One woman, whose story was particularly disturbing, described her walk to work in the following manner:
People are yelling nonsense while wandering into the middle of the street, people are curled up sleeping on almost every block, people have their pants down and are publicly peeing, people simply have their pants down and aren’t peeing at all … The list goes on … My most harrowing encounter was walking to work at 9 a.m. on a sunny Saturday afternoon when a stranger (I don’t think he was homeless) was tailing me on the sidewalk and grabbed my butt at a red light. I stopped walking around with headphones in after that, regardless of the time of day or how busy my surroundings are, because I feel that I need to have my wits about me at all times. My mom actually chastised me for having my headphones in at all when I told her about that encounter — imagine a city where the median income is nearly six figures, yet women feel compelled to walk around on guard all the time. That city is San Francisco.

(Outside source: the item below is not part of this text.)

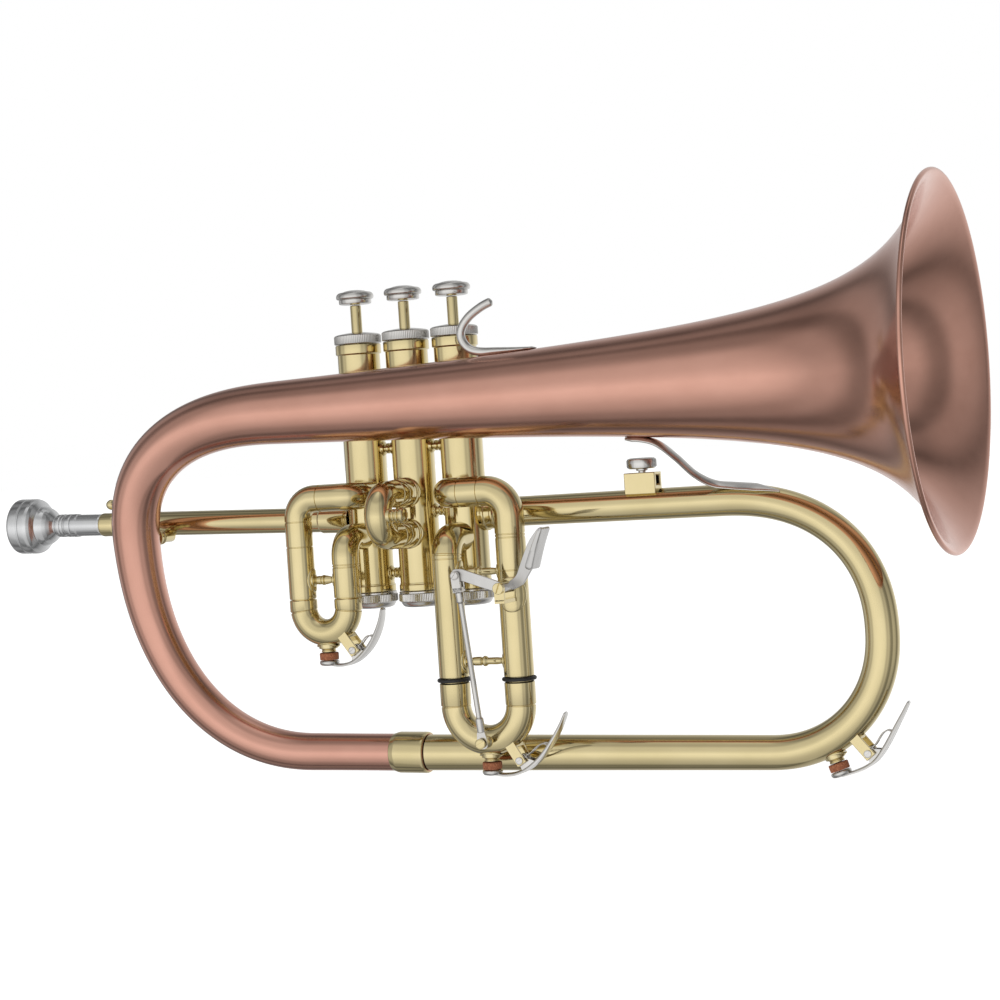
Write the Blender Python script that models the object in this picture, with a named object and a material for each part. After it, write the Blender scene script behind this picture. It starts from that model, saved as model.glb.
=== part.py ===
"""Flugelhorn with a copper bell, three piston valves, three tuning slides and a third-slide trigger.

World frame, metres: +X towards the bell, +Z up along the valves, the player's right side faces -Y.
The origin is on the axis of valve 2, at the height of the bell axis. Lengths below are in millimetres.
"""

import math

import bmesh
import bpy
from mathutils import Matrix, Vector

MM = 0.001
GAP = 0.3

# Valves
VALVE_PITCH = 24.0
CASING_R = 9.5
CASING_BORE_R = 8.6
CASING_TOP = 28.4
CASING_BOTTOM = -83.0
CAP_R = 10.6
TOP_CAP_H = 5.2
BOTTOM_CAP_H = 7.2
PISTON_R = 8.3
PISTON_TOP = 6.0
PISTON_BOTTOM = -60.0
STEM_R = 2.45
BUTTON_R = 8.45
BUTTON_Z = 46.4
BUTTON_H = 6.7

# Bell and its bow
BELL_Y = -28.0
BELL_END_X = 249.6
BELL_RIM_R = 76.2
BELL_WALL = 0.9
FLARE_BASE = 17.602
FLARE_SLOPE = 0.0195
FLARE_SCALE = 17667.0
FLARE_SHIFT = 41.56
FLARE_POWER = 1.535
BOW_START_X = -52.8
BOW_LEFT = (-134.4, -59.1)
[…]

Only an hour drive south of Napa and three hours southwest of Tahoe, the Bay Area offers its residents a mixture of urban living and vacation-style escape. But when we discuss the “great cities” of the West, I don’t believe San Francisco belongs in that category. The astounding level of mismanagement and general deterioration of public decency will continue to plague the city until reasonable measures are taken to combat vagrancy, including harsher punishment of petty crime and the construction of more affordable housing. Similarly, until there is a greater deterrent for property crime, theft rates likely won’t decrease at any point soon.
Most San Franciscans love this city. But the amount of denial it might take to approach that mindset is not an activity in which I’m willing to engage. Tony Bennett sang whimsically about leaving his heart in San Francisco. When I depart from this city, I will most likely be taking mine with me.